Verification of Cloud Dynamics and Radiation Database (CDRD) passive microwave precipitation retrieval algorithm using TRMM satellite radar and radiometer measurements over Southern Mediterranean Basin

A verification study is conducted for the Cloud Dynamics and Radiation Database (CDRD) rainfall algorithm over the southern Mediterranean Basin (25-36 °N/25° W-45° E), based on TRMM Microwave Imager (TMI) passive microwave (PMW) brightness temperature (TB) measurements. The CDRD's required synthetic database is generated from a high resolution, nonhydrostatic cloud resolving model equipped with a precision RTE model. This dual modeling system is used to simulate numerous and precipitating storms over Europe and across the Mediterranean Basin as the database's foundation.
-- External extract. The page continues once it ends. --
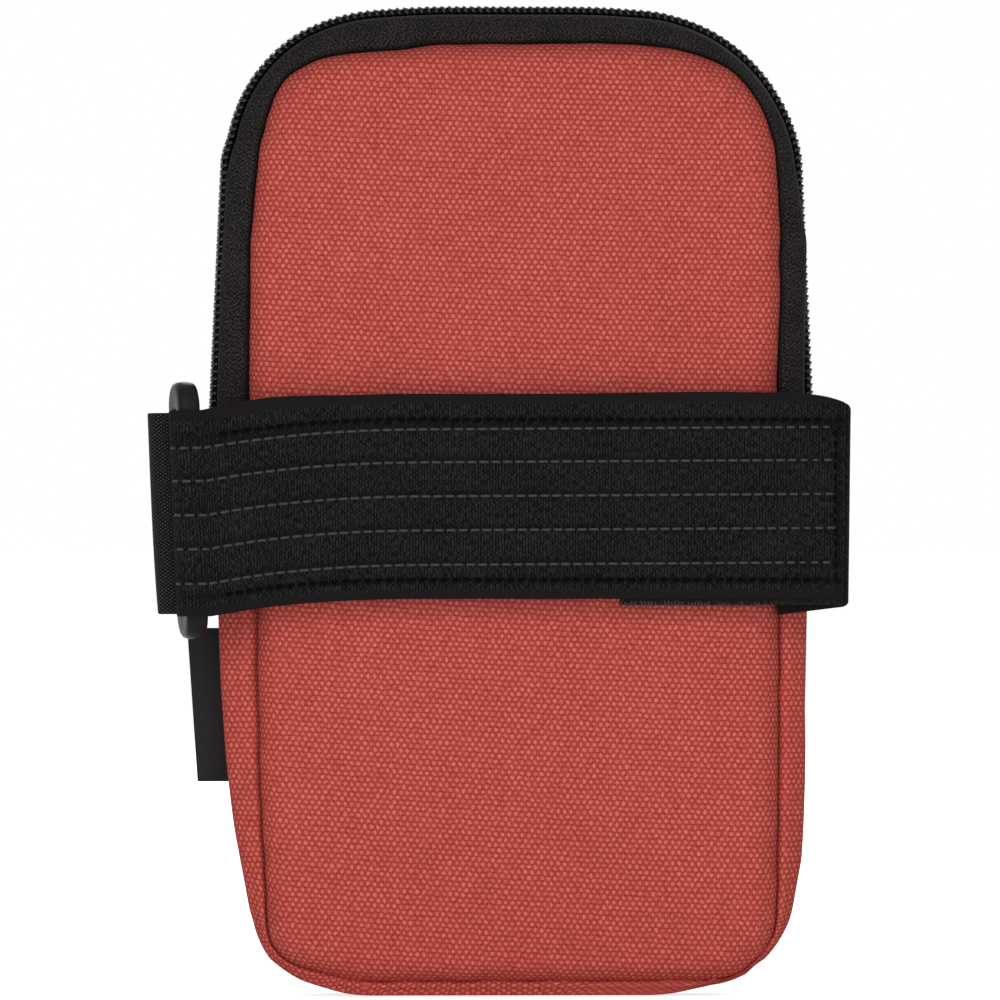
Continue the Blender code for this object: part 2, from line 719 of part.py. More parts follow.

Extracted from the simulations for the database are the a priori knowledge variables involving many thousands of synthetic precipitating microphysical-meteorological profiles and their concomitant synthetic multi-frequency PMW TBs. This information provides the probability framework for the CDRD algorithm's Bayesian inversion process and thus the means to relate measured satellite TBs to the most probable rainfall solutions. As the newest algorithm feature, the CDRD scheme makes use of meteorological parameters (tags) of observed precipitation systems, obtained from global NWP model synthesized initialization data, for both precipitation regime recognition and Bayesian retrieval constraints. These two steps effectively reduce non-uniqueness problems in obtaining retrieval solutions. Comparison of TMI-based CDRD retrievals to coincident TRMM Precipitation Radar (PR) retrievals, used as ground truth, provides the means to assess the algorithm's performance and the twofold use of meteorological tag information for control and constraint. PR-retrieved cloud property parameters (e.g., freezing level) are also compared to NWP model tags to further verify algorithm design performance. The verification procedure utilizes a full year (2010) of TMI and PR measurements, indicating CDRD over-ocean and over-land results are within 0.10 and 0.17 mm hr-1 of the PR means, with accompanying 1.24 and 2.94 mm hr-1 rms errors. The CDRD algorithm is also compared to the TRMM TMI facility algorithm (2al2-v7), exhibiting slight improvement over water (in correlation coefficient) and significantly improvement over land. Error statistics indicate CDRD vis-à-vis 2al2 over-land improvements of 78% and 14% in regards to mean error and rms error, respectively. © 2012 IEEE.